_WHAT IS EXPECTED_: For this exercise, return only the lines from the line containing "for item in" through the line containing "obj.matrix_parent_inverse = Matrix.Identity(4)", both ends included, exactly as they are.
┌─ PROVIDED DATA
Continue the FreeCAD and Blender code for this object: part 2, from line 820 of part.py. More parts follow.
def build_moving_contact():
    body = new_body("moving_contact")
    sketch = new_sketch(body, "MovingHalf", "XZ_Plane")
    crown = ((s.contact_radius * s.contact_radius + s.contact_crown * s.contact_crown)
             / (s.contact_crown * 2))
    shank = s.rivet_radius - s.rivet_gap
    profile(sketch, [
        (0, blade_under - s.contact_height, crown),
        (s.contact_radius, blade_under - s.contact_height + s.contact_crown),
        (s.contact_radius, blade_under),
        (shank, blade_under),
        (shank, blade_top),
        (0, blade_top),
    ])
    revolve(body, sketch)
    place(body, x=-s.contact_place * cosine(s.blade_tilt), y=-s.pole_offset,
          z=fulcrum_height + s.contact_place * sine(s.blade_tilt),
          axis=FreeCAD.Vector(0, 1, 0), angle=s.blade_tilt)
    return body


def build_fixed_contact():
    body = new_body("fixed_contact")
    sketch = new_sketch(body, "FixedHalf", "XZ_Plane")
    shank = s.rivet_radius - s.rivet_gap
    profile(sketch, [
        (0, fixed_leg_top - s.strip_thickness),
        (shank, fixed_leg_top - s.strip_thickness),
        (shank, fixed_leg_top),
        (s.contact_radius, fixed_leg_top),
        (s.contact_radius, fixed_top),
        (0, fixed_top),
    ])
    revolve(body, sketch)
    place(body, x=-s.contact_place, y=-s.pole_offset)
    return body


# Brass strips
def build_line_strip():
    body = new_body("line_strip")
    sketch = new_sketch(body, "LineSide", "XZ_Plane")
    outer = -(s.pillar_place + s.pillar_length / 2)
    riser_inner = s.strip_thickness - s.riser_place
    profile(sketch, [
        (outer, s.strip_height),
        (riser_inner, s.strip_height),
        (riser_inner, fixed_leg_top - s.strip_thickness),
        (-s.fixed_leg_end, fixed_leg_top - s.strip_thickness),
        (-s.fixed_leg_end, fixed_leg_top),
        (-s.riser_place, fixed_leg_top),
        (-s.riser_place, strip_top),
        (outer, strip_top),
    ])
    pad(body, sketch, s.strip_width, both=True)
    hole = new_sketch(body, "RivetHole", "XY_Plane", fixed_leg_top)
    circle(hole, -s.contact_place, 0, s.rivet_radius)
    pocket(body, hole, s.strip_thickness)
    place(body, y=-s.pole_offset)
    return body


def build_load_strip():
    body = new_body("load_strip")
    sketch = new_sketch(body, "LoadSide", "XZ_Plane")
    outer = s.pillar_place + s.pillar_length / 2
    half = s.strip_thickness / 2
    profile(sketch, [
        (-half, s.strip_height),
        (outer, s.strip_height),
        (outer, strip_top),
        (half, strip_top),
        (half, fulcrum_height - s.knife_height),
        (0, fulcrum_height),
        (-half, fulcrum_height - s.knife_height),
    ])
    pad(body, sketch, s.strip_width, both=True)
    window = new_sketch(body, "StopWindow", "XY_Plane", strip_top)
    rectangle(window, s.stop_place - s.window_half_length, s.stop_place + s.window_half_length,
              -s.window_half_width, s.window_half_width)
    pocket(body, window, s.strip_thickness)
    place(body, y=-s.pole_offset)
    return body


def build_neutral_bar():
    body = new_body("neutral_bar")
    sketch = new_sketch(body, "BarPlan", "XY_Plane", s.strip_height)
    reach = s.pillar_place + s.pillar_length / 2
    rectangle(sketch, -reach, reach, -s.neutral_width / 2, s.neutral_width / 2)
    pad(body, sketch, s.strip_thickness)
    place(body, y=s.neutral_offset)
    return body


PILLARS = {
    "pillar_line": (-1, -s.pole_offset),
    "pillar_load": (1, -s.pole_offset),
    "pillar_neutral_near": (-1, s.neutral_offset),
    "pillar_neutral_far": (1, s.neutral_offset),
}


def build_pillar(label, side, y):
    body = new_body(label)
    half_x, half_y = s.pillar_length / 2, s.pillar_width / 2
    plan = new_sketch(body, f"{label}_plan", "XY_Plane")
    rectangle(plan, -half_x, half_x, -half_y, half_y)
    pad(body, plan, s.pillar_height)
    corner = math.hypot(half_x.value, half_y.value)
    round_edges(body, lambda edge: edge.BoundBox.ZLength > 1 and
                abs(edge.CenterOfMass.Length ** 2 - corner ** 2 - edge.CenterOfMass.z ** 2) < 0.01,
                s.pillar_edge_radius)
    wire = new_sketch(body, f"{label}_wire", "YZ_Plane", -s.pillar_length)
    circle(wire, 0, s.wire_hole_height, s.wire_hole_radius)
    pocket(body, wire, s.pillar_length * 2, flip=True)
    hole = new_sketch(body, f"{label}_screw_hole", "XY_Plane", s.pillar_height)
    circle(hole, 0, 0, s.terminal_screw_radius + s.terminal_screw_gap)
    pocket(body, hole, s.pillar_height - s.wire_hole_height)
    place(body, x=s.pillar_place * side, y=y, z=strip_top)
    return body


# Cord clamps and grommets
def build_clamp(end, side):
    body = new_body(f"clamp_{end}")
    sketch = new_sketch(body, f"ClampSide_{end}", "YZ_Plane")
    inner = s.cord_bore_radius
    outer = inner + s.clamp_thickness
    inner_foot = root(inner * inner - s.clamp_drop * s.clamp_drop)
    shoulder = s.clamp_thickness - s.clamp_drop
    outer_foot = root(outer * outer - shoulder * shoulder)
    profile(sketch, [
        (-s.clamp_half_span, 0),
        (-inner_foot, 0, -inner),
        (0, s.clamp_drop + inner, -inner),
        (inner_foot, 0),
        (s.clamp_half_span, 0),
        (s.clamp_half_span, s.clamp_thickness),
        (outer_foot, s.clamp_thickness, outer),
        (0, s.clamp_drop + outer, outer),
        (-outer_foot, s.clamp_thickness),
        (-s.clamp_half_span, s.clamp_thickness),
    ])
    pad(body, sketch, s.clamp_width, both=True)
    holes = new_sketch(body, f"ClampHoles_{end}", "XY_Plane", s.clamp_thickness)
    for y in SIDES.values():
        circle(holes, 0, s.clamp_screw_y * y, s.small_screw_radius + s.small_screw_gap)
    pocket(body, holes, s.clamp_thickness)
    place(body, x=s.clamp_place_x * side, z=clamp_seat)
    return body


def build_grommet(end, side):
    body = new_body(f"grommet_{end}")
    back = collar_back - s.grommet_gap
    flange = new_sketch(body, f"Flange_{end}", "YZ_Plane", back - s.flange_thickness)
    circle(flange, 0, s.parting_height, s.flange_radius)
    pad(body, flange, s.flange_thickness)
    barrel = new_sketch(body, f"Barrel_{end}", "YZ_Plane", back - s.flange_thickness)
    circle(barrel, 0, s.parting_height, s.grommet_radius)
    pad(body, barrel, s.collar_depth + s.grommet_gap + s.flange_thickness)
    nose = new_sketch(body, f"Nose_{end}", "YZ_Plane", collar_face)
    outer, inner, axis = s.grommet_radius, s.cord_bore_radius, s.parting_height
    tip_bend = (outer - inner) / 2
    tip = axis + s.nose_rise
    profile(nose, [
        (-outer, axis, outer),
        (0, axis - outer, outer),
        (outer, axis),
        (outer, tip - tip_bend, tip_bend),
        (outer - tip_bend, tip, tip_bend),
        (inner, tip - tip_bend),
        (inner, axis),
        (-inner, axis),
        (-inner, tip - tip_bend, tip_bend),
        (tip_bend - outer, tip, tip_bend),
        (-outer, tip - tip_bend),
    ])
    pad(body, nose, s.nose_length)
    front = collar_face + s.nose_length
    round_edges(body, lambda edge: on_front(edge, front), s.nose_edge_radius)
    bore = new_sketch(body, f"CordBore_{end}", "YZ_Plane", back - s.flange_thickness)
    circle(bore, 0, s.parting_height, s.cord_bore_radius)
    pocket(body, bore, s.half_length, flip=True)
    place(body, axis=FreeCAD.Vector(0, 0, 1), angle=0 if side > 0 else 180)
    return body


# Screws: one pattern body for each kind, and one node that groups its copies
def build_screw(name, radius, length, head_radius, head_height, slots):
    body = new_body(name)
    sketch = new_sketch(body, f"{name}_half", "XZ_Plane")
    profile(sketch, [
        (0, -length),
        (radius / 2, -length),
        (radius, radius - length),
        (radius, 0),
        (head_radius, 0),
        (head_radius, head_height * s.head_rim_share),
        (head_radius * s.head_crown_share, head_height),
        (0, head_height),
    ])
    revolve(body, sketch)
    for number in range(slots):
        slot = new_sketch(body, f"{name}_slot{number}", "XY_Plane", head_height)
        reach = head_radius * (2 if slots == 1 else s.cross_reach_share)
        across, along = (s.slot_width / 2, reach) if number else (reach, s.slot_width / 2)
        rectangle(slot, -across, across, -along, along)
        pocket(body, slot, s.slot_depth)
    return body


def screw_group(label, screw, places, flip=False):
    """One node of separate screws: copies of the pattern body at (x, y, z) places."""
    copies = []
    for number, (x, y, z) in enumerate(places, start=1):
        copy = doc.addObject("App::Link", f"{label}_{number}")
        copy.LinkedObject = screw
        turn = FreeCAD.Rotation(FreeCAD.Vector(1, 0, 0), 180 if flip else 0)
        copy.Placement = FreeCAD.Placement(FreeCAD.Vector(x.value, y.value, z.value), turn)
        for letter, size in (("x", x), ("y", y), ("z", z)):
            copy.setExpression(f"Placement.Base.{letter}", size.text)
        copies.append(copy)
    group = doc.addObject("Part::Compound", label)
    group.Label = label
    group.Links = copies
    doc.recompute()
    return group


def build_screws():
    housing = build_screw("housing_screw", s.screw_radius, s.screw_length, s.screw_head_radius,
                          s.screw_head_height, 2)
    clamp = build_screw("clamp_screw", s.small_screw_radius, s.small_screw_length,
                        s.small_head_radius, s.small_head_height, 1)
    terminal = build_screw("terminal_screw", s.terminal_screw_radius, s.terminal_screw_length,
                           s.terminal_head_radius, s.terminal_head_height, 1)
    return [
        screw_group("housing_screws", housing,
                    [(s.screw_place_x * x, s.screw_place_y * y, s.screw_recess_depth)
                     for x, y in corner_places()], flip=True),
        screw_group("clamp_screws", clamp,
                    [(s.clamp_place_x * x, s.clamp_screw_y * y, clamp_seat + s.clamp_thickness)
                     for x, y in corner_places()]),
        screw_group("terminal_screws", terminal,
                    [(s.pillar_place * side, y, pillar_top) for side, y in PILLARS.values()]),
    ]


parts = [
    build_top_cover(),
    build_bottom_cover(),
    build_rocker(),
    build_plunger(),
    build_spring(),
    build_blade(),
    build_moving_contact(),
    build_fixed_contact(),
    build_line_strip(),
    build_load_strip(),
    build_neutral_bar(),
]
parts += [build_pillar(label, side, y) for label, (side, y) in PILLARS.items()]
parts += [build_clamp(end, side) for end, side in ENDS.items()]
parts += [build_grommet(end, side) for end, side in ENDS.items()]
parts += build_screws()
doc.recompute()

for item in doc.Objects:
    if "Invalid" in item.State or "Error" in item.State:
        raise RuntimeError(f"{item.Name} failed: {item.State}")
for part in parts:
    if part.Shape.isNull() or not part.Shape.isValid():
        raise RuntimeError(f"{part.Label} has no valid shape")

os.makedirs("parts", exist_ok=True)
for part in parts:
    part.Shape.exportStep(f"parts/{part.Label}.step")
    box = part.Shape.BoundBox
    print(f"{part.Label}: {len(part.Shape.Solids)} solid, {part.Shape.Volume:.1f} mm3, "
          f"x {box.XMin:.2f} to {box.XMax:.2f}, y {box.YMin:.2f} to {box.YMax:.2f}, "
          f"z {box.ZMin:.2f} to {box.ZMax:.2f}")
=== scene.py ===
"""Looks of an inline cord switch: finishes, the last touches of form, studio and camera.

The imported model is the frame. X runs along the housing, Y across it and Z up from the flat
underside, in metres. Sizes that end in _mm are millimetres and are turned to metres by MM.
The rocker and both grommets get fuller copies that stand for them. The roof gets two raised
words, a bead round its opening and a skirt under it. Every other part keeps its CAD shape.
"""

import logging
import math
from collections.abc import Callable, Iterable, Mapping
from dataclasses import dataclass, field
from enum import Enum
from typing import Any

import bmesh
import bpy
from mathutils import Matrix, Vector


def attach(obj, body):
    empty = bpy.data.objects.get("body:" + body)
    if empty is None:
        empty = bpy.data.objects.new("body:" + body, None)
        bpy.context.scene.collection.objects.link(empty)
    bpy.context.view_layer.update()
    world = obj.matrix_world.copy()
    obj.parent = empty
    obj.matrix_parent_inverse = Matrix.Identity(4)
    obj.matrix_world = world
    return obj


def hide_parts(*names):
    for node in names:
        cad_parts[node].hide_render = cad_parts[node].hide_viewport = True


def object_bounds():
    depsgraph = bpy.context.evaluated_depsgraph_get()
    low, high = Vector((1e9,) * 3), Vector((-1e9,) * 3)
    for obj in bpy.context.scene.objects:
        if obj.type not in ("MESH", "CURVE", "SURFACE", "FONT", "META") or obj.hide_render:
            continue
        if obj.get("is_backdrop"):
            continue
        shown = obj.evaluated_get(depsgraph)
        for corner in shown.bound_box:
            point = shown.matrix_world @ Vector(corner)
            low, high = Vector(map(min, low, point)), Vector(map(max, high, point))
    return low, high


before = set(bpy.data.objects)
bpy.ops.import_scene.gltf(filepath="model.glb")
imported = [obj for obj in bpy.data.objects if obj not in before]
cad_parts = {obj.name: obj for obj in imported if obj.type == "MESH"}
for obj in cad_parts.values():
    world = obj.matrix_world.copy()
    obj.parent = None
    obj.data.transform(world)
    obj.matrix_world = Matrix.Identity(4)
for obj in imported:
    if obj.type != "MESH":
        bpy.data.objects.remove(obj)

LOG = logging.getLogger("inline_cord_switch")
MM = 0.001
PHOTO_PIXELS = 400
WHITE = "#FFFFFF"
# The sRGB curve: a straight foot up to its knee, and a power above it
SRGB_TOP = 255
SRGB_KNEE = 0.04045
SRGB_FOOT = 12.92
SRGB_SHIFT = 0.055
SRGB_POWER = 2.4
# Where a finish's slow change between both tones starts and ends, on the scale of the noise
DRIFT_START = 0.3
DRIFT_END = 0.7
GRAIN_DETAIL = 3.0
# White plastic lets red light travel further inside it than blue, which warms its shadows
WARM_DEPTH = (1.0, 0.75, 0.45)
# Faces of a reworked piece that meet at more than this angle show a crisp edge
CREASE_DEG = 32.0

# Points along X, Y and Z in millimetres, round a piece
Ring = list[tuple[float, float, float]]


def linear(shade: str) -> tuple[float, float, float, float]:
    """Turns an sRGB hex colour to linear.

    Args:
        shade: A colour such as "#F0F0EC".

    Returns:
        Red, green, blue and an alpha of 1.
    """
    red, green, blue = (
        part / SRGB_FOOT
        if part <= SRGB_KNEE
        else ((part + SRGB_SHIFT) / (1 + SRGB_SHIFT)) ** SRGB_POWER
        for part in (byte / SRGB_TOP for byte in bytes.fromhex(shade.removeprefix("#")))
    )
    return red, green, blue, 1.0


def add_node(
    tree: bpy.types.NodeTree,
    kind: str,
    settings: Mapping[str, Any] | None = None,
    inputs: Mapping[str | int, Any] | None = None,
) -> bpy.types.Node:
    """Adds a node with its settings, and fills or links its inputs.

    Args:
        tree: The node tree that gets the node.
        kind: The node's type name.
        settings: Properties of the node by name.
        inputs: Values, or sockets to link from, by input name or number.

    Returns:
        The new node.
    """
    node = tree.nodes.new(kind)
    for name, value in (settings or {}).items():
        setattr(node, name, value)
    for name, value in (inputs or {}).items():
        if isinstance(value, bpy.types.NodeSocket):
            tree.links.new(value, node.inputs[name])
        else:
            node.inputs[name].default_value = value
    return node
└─
┌─ PROVIDED DATA
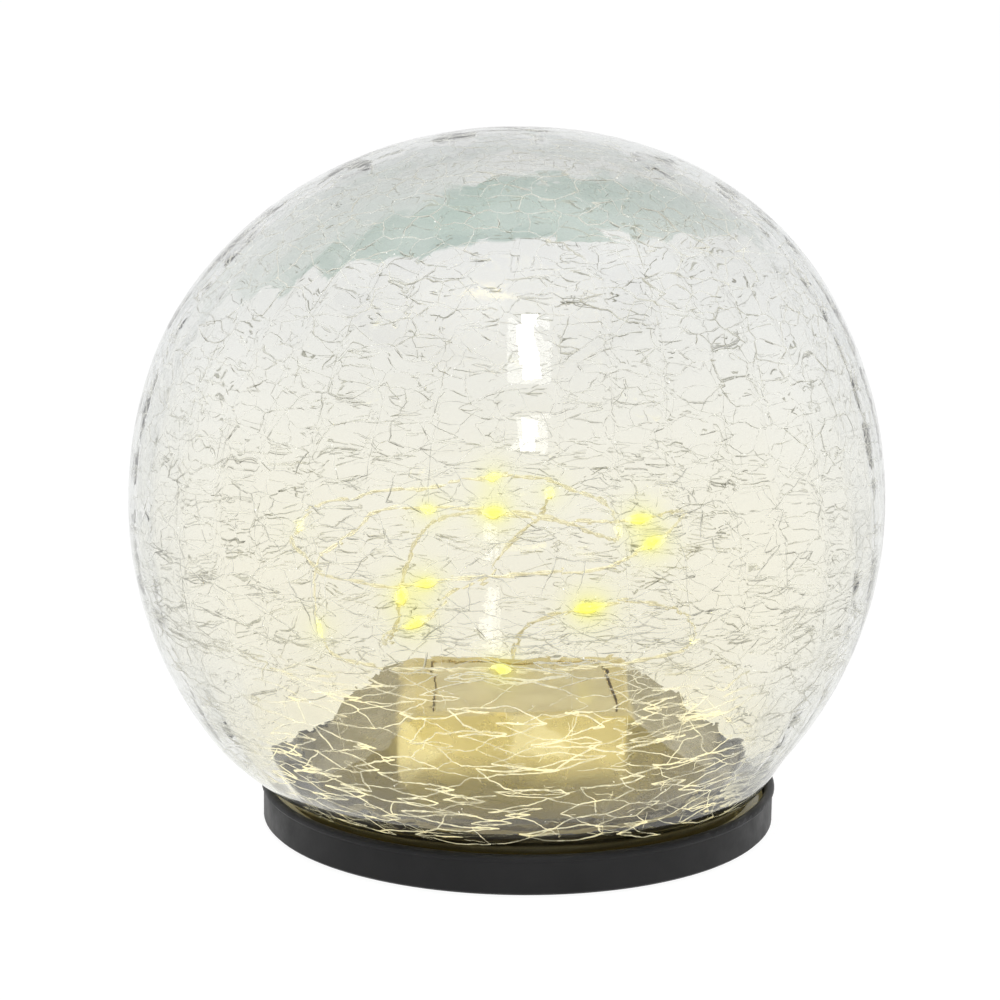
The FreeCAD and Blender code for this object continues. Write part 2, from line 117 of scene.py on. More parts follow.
└─
┌─ PROVIDED DATA
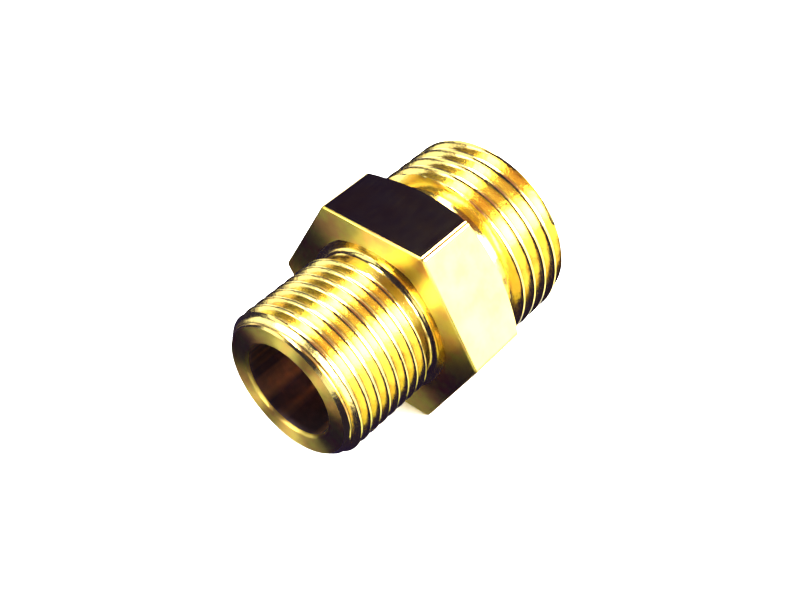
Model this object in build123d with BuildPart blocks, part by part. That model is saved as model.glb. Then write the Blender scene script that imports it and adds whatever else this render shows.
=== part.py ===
└─
_SOLUTION FOR THIS EXERCISE_:
for item in doc.Objects:
    if "Invalid" in item.State or "Error" in item.State:
        raise RuntimeError(f"{item.Name} failed: {item.State}")
for part in parts:
    if part.Shape.isNull() or not part.Shape.isValid():
        raise RuntimeError(f"{part.Label} has no valid shape")

os.makedirs("parts", exist_ok=True)
for part in parts:
    part.Shape.exportStep(f"parts/{part.Label}.step")
    box = part.Shape.BoundBox
    print(f"{part.Label}: {len(part.Shape.Solids)} solid, {part.Shape.Volume:.1f} mm3, "
          f"x {box.XMin:.2f} to {box.XMax:.2f}, y {box.YMin:.2f} to {box.YMax:.2f}, "
          f"z {box.ZMin:.2f} to {box.ZMax:.2f}")
=== scene.py ===
"""Looks of an inline cord switch: finishes, the last touches of form, studio and camera.

The imported model is the frame. X runs along the housing, Y across it and Z up from the flat
underside, in metres. Sizes that end in _mm are millimetres and are turned to metres by MM.
The rocker and both grommets get fuller copies that stand for them. The roof gets two raised
words, a bead round its opening and a skirt under it. Every other part keeps its CAD shape.
"""

import logging
import math
from collections.abc import Callable, Iterable, Mapping
from dataclasses import dataclass, field
from enum import Enum
from typing import Any

import bmesh
import bpy
from mathutils import Matrix, Vector


def attach(obj, body):
    empty = bpy.data.objects.get("body:" + body)
    if empty is None:
        empty = bpy.data.objects.new("body:" + body, None)
        bpy.context.scene.collection.objects.link(empty)
    bpy.context.view_layer.update()
    world = obj.matrix_world.copy()
    obj.parent = empty
    obj.matrix_parent_inverse = Matrix.Identity(4)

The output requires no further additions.